Six months later, a BBC radio personality known as “Colonel Britton” announced the “V for Victory” campaign to the rest of Europe in English, French, Dutch, Czech, Norwegian, Polish and Serbian, echoing de Laveleye’s requests to utilize the visual and sonic sign, and suggested that listeners “wave to one another with the first two fingers of the hand spread V-wise,” Time reported in July 1941.
On July 20, 1941, Britton read on air a message from Winston Churchill endorsing the “V for Victory” campaign, cementing its place as a prominent anti-Nazi symbol. At this time, Churchill also began flashing the V-sign with his fingers during most of his public appearances.
“Winston Churchill really redefines the V-sign,” says Andrew Hammond, curator and historian at the International Spy Museum. “Because of Churchill, it's associated with defiance against the odds.” According to Hammond, this is because when the British prime minister first adopted the “V for Victory” hand gesture in July 1941, there was no clear path to victory for the Allied powers. “There’s this kind of do-or-die mentality that Churchill has and becomes associated with the symbol,” he says.
V for Victory Campaign Catches on in US
The “V for Victory” campaign and the accompanying hand gesture also caught on in the United States when the country entered the war in December 1941, following the bombing of Pearl Harbor. Americans quickly adopted the V-sign, in part as a symbol of Nazi resistance, but primarily as a call to participate in the war effort, especially on the home front, through rationing food, buying war bonds and increasing wartime production—a message seen in wartime propaganda posters. To those who used the “V for Victory” sign during World War II, an Allied victory was synonymous with a peaceful outcome.

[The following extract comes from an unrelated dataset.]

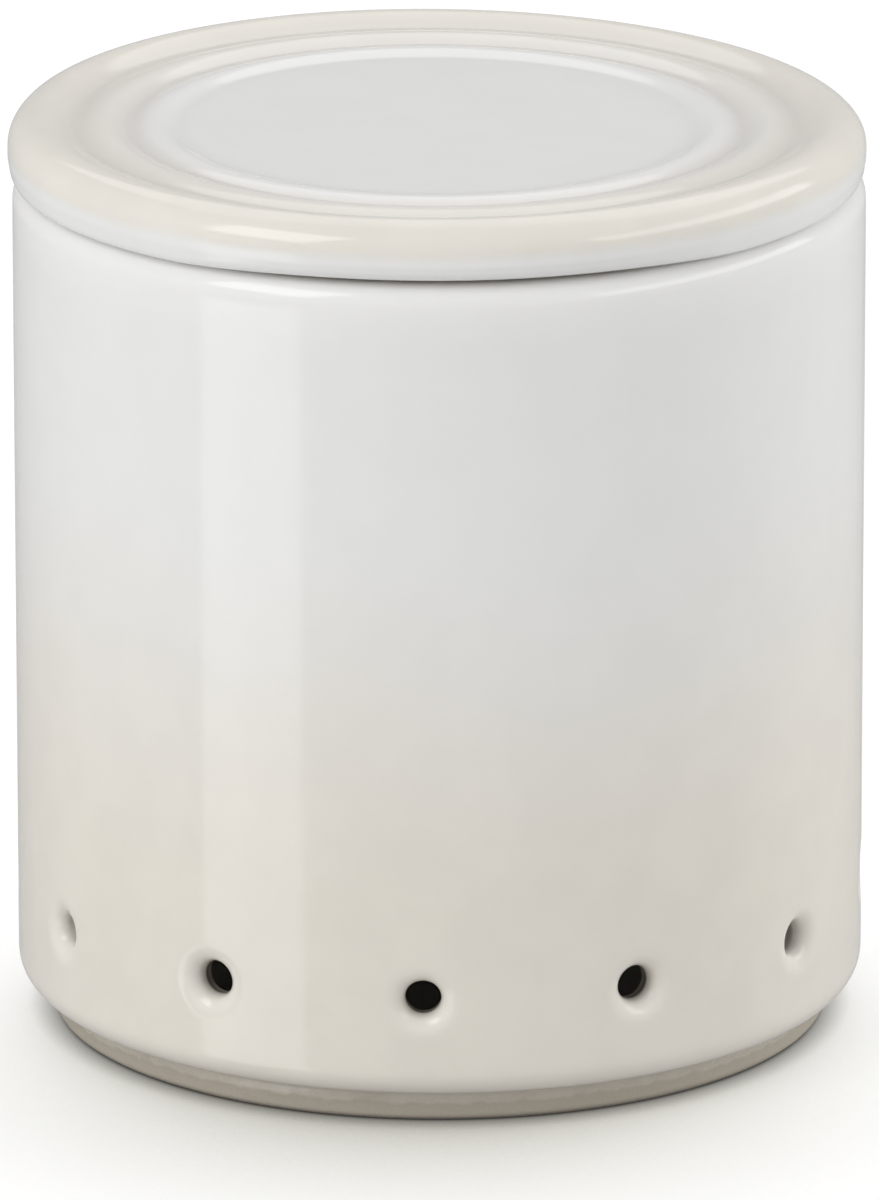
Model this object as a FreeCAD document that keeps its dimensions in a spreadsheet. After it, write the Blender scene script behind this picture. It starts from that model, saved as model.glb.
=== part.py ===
import FreeCAD, Part
import math
import os

import Sketcher
from FreeCAD import Vector

# Garlic keeper in glazed stoneware: a straight round jar on a set-back foot ring, with a row of
# air vents low in its wall, and a loose lid with turned rings that locates inside the rim.
# Millimetres. +Z is up the jar's axis, the origin is at the middle of the foot's contact plane,
# and one vent faces -Y.

SIZES = [
    # jar
    ("jar_radius", 60.0, "outside of the straight wall"),
    ("jar_height", 122.2, "table to the rim, where the lid seats"),
    ("wall", 5.0, "thickness of the jar's wall"),
    ("floor", 5.0, "thickness of the jar's floor"),
    ("inside_corner", 2.0, "bevel between the floor and the inside of the wall"),
    ("rim_shoulder", 2.0, "bevel on the rim's outer edge"),
    ("rim_inside", 1.0, "bevel on the rim's inner edge"),
    ("base_round", 3.9, "reach of the turn from the wall to its underside, made in two flats"),
    # foot ring
    ("foot_height", 4.7, "table to the underside of the wall"),
    ("foot_inset", 5.0, "from the wall's outside to the foot's outside"),
    ("foot_width", 4.5, "thickness of the foot ring"),
    ("foot_recess", 3.4, "depth of the hollow inside the foot ring"),
    # vents
    ("vent_count", 12, "vents in the row"),
    ("vent_bore", 5.0, "diameter of a vent"),
    ("vent_height", 19.8, "table to the middle of a vent"),
    ("mouth_width", 1.9, "how far a vent's flared mouth widens on each side"),
    ("mouth_depth", 1.35, "how far the flare reaches into the wall"),
    # lid, its heights measured from the seat on the rim
    ("lid_overhang", 0.6, "how far the lid stands out past the jar's wall"),
    ("lid_height", 9.1, "top of the roll at the lid's edge"),
    ("roll_round", 5.0, "round on the outside of the roll"),
    ("lid_edge", 1.9, "bevel on the lid's lower edge"),
    ("disc_radius", 36.3, "flat middle of the lid"),
    ("disc_height", 7.0, "top of the flat middle"),
    ("inner_groove_radius", 43.0, "groove between the two rings"),
    ("inner_groove_height", 7.15, "bottom of that groove"),
    ("outer_groove_radius", 50.7, "groove between the outer ring and the roll"),
    ("outer_groove_height", 7.65, "bottom of that groove"),
    ("inner_ring_height", 7.75, "top of the inner ring"),
    ("outer_ring_height", 8.15, "top of the outer ring"),
    ("roll_crest", 2.5, "width of the roll's nearly level top, inside its outer round"),
    ("lid_plate", 5.5, "thickness of the lid's flat middle"),
    # locating rim under the lid
    ("spigot_clearance", 0.8, "gap all round between the locating rim and the jar's wall"),
    ("spigot_depth", 5.0, "how far the locating rim reaches into the jar"),
    ("spigot_width", 4.5, "thickness of the locating rim"),
    ("spigot_edge", 1.2, "lead-in bevel on the locating rim's outer lower edge"),
]

CREST_DROP = "0.25"  # share of the roll's inner slope that falls to its nearly level top
HORIZONTAL_AXIS = -1
VERTICAL_AXIS = -2
ORIGIN = (-1, 1)
START, END = 1, 2
FIT = 1e-4
PAST_THE_WALL = "1"  # how far a cut runs on beyond the wall's faces

doc = FreeCAD.newDocument("garlic_keeper")


# --- sheet and helpers ---------------------------------------------------------------------------

def make_sheet():
    """Spreadsheet with one aliased cell for each driving dimension."""
    table = doc.addObject("Spreadsheet::Sheet", "size")
    for row, (name, number, meaning) in enumerate(SIZES, start=1):
        table.set(f"A{row}", name)
        table.set(f"B{row}", str(number))
        table.setAlias(f"B{row}", name)
        table.set(f"C{row}", meaning)
    doc.recompute()
    return table


sheet = make_sheet()

# Radii that several features share, as expressions over the sheet.
INSIDE_RADIUS = "(size.jar_radius - size.wall)"
FLOOR_TOP = "(size.foot_recess + size.floor)"
FOOT_OUTSIDE = "(size.jar_radius - size.foot_inset)"
FOOT_INSIDE = "(size.jar_radius - size.foot_inset - size.foot_width)"
LID_RADIUS = "(size.jar_radius + size.lid_overhang)"
SPIGOT_OUTSIDE = "(size.jar_radius - size.wall - size.spigot_clearance)"
SPIGOT_INSIDE = "(size.jar_radius - size.wall - size.spigot_clearance - size.spigot_width)"
UNDERSIDE = "(size.disc_height - size.lid_plate)"
BASE_ROUND = "min(size.base_round; 0.95 * size.foot_inset)"
ROLL_TOP = f"({LID_RADIUS} - size.roll_round)"
CREST_END = f"(size.lid_height - {CREST_DROP} * (size.lid_height - size.outer_groove_height))"
HALFWAY_ROUND = "(1 - sqrt(0.5))"  # where a quarter round of radius one is halfway round


def value(expression):
    """Number that an expression over the sheet gives."""
    return float(sheet.evalExpression(expression))


def origin_feature(body, role):
    """Plane or axis of the body's own origin."""
    return next(item for item in body.Origin.OriginFeatures if item.Role == role)


def make_body(label):
    body = doc.addObject("PartDesign::Body", label)
    body.Label = label
    return body


def make_sketch(body, name, role="XZ_Plane"):
    """Sketch in a plane of the body's origin. In the XZ plane x is the radius and y the height."""
    sketch = body.newObject("Sketcher::SketchObject", name)
    sketch.AttachmentSupport = [(origin_feature(body, role), "")]
    sketch.MapMode = "FlatFace"
    return sketch


def constrain(sketch, *definition):
    return sketch.addConstraint(Sketcher.Constraint(*definition))


def bind(sketch, index, expression):
    """Drive a dimension of the sketch from the sheet."""
    sketch.setExpression(f"Constraints[{index}]", expression)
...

Following Churchill’s lead, President Franklin D. Roosevelt and Supreme Allied Commander Dwight D. Eisenhower also started using the V-sign to represent victory in the war. Eisenhower continued to use the V-sign after World War II came to an end, as well as throughout his 1952 campaign for the presidency and subsequent eight years in office. At times, as a display of victory, he’d make the V-sign with both hands—a gesture that’s now more closely associated with his vice president, Richard Nixon.
The V-Sign as a Symbol of Peace
So, how did the V-sign go from meaning “victory” to “peace”? “There's no one person that has ownership over symbols like [the V-sign],” Hammond says. “It slowly evolves within a culture, and it's very difficult to trace that.”
Although the V-sign was popularized during World War II as a call for unconditional victory over fascism, it morphed into a celebratory gesture immediately after the wars in Europe and Asia ended, in May and August 1945, respectively, says Pierre Asselin, a history professor at San Diego State University and expert on the Vietnam War. In this case, victory also meant peace.
“People associate people like Eisenhower and Churchill with waging war, but from another perspective, they're waging war to get to peace,” Hammond says.
It’s unclear when, exactly, the V-sign came to mean “peace,” but by the late 1960s, members of the Vietnam generation—specifically, the anti-war and countercultural movement—recycled and adopted it as a call to end the war in Southeast Asia at once, rather than a symbol of victory, Asselin explains.
“American hippies took the ‘V’ for ’Victory’ symbol and converted it into a more general ‘peace’ sign that conveyed the hope that the war in Vietnam would end rather than be ‘won,’” according to Nancy Armstrong and Melissa Wagner, authors of Field Guide to Gestures.
The evolution of the V-sign as a sign is likely part of a larger cultural trend of turning military and patriotic symbolism on its head in protest of the war, and by extension, the status quo of traditional American values, says Julia Fell, curator of exhibits at the Museum at Bethel Woods, which focuses on the 1969 Woodstock festival.
“Buying and wearing Army surplus clothing like fatigue shirts and pants was definitely associated with counterculture, often paired with very un-military styles like long hair on men,” she explains.
According to Fell, the peace sign hand gesture was famously used during Woodstock. For example, Max Yasgur, the dairy farmer who leased his property to the festival, was captured on stage flashing the peace sign after delivering a heartfelt speech to the crowd, commending the young people for keeping the peace, she says.
Nixon Tries to Reclaim the V-Sign
One year prior, during his 1968 run for the presidency, Nixon used the double V-sign in its original context, meaning “victory”: a gesture he picked up from Eisenhower while serving as his vice president from 1953 to 1961.
“He did so quite deliberately, I believe, to reclaim it and its true meaning from the ‘bums’—as he liked to call young antiwarriors and countercultural activists, particularly those on college campuses—who had, in his own eyes, ‘stolen,’ appropriated and made a mockery of it,” Asselin says.
Despite its evolution to being a message of peace, Nixon continued to use his signature double V-sign (meaning “victory”) throughout his presidency, and even as he exited the White House after resigning from office in 1974.